:: SUPPLIED DATA

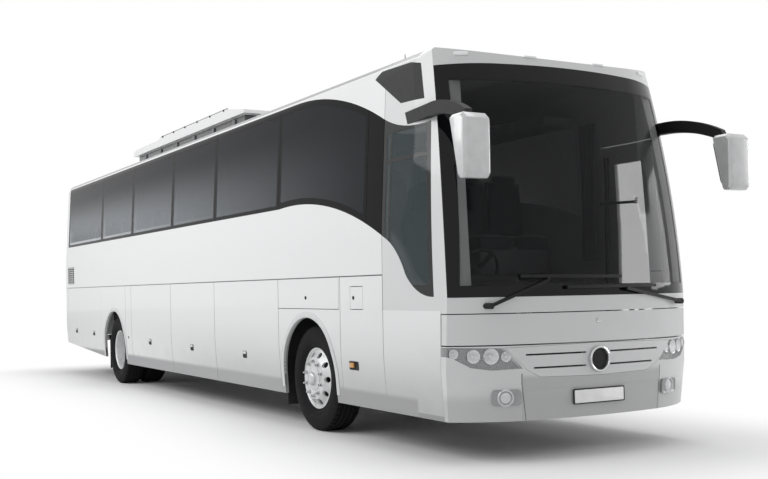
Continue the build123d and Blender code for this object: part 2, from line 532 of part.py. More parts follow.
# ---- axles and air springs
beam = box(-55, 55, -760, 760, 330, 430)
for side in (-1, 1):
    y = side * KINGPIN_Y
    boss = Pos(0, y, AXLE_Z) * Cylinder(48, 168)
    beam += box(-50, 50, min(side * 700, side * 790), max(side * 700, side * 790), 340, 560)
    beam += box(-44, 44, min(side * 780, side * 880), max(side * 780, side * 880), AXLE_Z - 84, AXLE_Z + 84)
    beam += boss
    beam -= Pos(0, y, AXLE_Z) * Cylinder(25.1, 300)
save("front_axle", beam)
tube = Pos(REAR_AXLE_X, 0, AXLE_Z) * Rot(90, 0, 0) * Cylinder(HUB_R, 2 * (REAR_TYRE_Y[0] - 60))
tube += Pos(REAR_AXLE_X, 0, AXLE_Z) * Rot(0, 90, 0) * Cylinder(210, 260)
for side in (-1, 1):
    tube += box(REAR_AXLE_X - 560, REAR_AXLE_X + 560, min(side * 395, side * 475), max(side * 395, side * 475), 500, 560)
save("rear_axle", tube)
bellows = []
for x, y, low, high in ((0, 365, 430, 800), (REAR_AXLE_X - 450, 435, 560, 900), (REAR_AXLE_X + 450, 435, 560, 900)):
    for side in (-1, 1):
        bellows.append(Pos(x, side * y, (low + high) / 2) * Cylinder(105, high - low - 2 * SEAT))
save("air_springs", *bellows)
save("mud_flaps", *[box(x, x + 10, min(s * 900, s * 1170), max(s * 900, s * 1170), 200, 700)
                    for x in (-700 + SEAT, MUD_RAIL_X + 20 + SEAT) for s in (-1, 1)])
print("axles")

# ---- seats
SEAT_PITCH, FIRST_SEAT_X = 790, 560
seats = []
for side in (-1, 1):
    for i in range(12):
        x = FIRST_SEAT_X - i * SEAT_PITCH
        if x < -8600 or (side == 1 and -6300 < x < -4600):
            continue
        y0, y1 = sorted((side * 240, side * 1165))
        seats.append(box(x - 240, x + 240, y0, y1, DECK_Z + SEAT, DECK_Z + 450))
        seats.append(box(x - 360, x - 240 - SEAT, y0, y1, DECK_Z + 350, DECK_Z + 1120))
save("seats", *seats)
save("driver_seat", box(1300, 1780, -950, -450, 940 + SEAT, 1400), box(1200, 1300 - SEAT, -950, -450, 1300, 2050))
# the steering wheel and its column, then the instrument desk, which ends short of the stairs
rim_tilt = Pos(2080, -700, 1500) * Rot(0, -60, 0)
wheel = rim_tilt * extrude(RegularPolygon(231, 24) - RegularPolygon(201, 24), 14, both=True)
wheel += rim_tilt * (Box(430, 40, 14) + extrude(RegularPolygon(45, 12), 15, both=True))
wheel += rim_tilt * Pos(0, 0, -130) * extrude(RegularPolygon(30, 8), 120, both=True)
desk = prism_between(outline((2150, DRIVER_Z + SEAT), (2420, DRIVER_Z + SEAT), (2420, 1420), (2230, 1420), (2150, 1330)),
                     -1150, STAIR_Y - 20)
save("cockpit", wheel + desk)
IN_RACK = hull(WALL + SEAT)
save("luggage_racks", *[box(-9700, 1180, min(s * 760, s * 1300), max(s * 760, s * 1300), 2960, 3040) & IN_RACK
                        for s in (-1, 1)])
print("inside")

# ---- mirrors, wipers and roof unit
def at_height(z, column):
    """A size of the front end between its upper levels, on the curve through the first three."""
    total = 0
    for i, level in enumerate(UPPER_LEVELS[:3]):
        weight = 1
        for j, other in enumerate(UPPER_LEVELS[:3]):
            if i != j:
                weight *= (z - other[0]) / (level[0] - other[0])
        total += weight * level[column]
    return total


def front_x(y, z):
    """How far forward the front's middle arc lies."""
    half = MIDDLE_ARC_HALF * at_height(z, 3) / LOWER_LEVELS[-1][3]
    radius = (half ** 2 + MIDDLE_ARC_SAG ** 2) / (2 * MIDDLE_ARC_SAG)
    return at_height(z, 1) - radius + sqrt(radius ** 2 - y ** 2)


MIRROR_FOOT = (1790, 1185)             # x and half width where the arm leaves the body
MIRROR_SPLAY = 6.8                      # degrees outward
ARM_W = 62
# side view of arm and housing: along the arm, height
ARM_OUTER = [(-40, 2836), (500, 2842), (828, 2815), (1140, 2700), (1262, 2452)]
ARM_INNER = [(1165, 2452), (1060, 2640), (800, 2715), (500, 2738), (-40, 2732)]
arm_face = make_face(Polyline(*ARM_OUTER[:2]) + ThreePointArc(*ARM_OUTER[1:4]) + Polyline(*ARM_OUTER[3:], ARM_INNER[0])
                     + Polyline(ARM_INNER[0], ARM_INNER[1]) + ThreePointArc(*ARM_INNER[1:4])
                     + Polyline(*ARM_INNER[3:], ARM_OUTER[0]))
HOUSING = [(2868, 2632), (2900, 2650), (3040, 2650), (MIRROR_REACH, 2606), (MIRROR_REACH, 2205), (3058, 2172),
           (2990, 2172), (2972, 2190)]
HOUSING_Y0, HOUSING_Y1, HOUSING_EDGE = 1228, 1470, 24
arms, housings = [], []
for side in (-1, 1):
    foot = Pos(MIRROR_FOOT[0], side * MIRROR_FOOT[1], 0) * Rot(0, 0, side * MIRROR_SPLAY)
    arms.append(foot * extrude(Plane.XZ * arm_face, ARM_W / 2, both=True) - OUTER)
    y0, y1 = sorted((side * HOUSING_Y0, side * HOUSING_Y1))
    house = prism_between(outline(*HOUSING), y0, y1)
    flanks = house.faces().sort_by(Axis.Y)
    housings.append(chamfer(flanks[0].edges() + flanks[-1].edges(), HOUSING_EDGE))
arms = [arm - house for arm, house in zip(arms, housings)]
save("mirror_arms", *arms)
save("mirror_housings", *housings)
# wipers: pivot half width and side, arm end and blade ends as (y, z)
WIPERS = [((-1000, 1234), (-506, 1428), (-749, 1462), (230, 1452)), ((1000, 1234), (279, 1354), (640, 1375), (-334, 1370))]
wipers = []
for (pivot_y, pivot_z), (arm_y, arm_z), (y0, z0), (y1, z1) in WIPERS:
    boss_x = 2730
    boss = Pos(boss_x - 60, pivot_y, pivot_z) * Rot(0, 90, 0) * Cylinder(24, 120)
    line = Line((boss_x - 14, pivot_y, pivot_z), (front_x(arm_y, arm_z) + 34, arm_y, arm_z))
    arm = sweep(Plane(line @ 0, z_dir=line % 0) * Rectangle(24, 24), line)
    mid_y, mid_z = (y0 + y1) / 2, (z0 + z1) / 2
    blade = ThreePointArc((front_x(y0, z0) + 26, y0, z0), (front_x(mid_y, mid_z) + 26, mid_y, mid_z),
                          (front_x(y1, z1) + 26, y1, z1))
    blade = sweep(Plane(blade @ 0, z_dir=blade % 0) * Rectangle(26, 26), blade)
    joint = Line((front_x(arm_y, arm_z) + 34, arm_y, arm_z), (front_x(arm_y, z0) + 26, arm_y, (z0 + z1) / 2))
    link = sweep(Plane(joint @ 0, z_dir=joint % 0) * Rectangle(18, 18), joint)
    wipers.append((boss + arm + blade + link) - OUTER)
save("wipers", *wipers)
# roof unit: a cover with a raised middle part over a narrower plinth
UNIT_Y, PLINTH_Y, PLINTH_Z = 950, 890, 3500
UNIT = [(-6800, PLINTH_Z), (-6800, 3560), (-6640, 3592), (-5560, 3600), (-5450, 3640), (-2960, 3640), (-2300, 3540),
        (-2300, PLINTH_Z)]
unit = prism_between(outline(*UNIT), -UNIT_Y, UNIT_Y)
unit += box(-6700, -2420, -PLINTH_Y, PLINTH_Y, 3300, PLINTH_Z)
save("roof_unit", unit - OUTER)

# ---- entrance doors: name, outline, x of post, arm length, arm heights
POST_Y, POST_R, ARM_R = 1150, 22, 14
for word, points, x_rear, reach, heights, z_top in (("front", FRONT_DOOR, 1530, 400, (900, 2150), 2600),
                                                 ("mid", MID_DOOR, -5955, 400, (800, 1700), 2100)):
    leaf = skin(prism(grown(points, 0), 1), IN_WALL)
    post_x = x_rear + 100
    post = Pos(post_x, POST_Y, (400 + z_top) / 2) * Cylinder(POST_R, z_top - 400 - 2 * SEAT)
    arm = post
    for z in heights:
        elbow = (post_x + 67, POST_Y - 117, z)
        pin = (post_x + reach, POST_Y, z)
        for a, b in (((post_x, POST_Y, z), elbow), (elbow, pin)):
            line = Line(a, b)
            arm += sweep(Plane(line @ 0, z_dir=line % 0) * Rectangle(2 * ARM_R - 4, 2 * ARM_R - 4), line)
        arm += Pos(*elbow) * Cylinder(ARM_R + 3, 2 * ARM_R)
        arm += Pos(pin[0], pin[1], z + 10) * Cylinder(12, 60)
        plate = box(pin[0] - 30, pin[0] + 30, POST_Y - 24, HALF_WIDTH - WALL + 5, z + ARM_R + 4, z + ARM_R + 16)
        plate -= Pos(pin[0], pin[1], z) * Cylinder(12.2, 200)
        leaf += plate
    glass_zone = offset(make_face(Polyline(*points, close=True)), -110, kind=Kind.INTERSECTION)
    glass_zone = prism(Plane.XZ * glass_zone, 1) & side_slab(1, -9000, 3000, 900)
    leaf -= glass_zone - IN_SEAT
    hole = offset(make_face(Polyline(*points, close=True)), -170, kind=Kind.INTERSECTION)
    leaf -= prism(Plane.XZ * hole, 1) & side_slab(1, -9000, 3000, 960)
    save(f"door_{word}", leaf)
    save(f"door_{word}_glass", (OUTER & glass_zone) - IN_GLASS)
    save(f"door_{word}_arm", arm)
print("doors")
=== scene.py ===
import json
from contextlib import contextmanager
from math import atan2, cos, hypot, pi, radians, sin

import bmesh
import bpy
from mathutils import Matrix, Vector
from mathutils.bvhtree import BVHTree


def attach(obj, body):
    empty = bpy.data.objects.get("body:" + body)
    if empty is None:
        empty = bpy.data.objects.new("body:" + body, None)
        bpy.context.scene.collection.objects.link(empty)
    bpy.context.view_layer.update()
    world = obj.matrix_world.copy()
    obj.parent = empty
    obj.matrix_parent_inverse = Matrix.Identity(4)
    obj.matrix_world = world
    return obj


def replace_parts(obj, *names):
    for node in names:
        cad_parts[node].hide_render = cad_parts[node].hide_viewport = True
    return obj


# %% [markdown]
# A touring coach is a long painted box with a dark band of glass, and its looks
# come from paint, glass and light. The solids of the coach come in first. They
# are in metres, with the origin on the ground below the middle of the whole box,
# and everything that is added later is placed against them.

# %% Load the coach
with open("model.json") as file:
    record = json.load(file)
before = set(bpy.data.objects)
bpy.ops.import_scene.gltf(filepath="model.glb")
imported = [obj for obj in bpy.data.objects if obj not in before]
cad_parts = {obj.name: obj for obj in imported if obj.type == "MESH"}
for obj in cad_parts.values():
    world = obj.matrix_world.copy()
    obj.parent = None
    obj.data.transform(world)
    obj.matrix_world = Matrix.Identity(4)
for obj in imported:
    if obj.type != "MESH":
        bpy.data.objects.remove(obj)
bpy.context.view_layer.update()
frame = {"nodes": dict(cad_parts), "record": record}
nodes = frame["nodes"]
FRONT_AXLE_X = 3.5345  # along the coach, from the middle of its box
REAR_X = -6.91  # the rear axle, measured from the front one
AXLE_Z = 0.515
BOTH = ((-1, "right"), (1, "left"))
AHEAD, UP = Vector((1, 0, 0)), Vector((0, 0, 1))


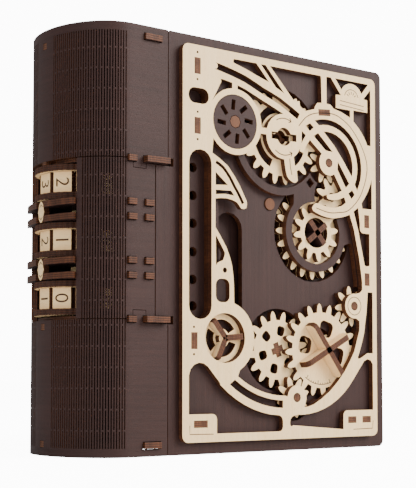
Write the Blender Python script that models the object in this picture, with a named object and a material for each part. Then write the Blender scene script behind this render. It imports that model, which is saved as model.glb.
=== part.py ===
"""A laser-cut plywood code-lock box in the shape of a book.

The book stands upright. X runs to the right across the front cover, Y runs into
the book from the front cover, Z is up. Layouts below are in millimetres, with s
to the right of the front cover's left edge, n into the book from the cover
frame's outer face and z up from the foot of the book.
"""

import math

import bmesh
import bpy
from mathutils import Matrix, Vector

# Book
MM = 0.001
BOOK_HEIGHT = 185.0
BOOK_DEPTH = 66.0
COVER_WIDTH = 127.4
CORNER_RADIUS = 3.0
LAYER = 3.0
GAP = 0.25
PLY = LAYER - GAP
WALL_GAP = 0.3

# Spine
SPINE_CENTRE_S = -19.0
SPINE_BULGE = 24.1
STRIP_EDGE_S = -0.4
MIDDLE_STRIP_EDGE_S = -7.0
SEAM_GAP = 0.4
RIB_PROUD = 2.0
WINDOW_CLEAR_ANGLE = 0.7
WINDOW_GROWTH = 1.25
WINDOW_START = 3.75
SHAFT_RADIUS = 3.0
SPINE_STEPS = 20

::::

> [DIRECTIONS FOR THIS TASK] Repeat precisely the lines of the data starting at the one containing "obj.matrix_world = Matrix.Identity(4)", last line included.

> [EXERCISE RESPONSE]
    obj.matrix_world = Matrix.Identity(4)
for obj in imported:
    if obj.type != "MESH":
        bpy.data.objects.remove(obj)
bpy.context.view_layer.update()
frame = {"nodes": dict(cad_parts), "record": record}
nodes = frame["nodes"]
FRONT_AXLE_X = 3.5345  # along the coach, from the middle of its box
REAR_X = -6.91  # the rear axle, measured from the front one
AXLE_Z = 0.515
BOTH = ((-1, "right"), (1, "left"))
AHEAD, UP = Vector((1, 0, 0)), Vector((0, 0, 1))


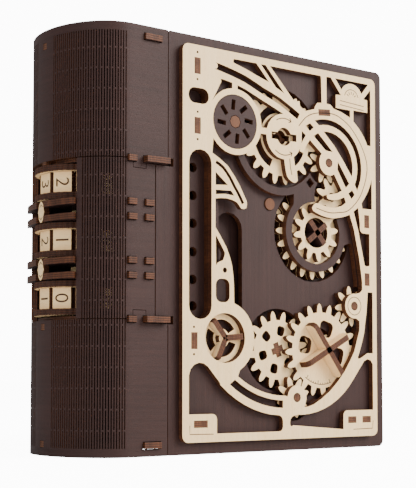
Write the Blender Python script that models the object in this picture, with a named object and a material for each part. Then write the Blender scene script behind this render. It imports that model, which is saved as model.glb.
=== part.py ===
"""A laser-cut plywood code-lock box in the shape of a book.

The book stands upright. X runs to the right across the front cover, Y runs into
the book from the front cover, Z is up. Layouts below are in millimetres, with s
to the right of the front cover's left edge, n into the book from the cover
frame's outer face and z up from the foot of the book.
"""

import math

import bmesh
import bpy
from mathutils import Matrix, Vector

# Book
MM = 0.001
BOOK_HEIGHT = 185.0
BOOK_DEPTH = 66.0
COVER_WIDTH = 127.4
CORNER_RADIUS = 3.0
LAYER = 3.0
GAP = 0.25
PLY = LAYER - GAP
WALL_GAP = 0.3

# Spine
SPINE_CENTRE_S = -19.0
SPINE_BULGE = 24.1
STRIP_EDGE_S = -0.4
MIDDLE_STRIP_EDGE_S = -7.0
SEAM_GAP = 0.4
RIB_PROUD = 2.0
WINDOW_CLEAR_ANGLE = 0.7
WINDOW_GROWTH = 1.25
WINDOW_START = 3.75
SHAFT_RADIUS = 3.0
SPINE_STEPS = 20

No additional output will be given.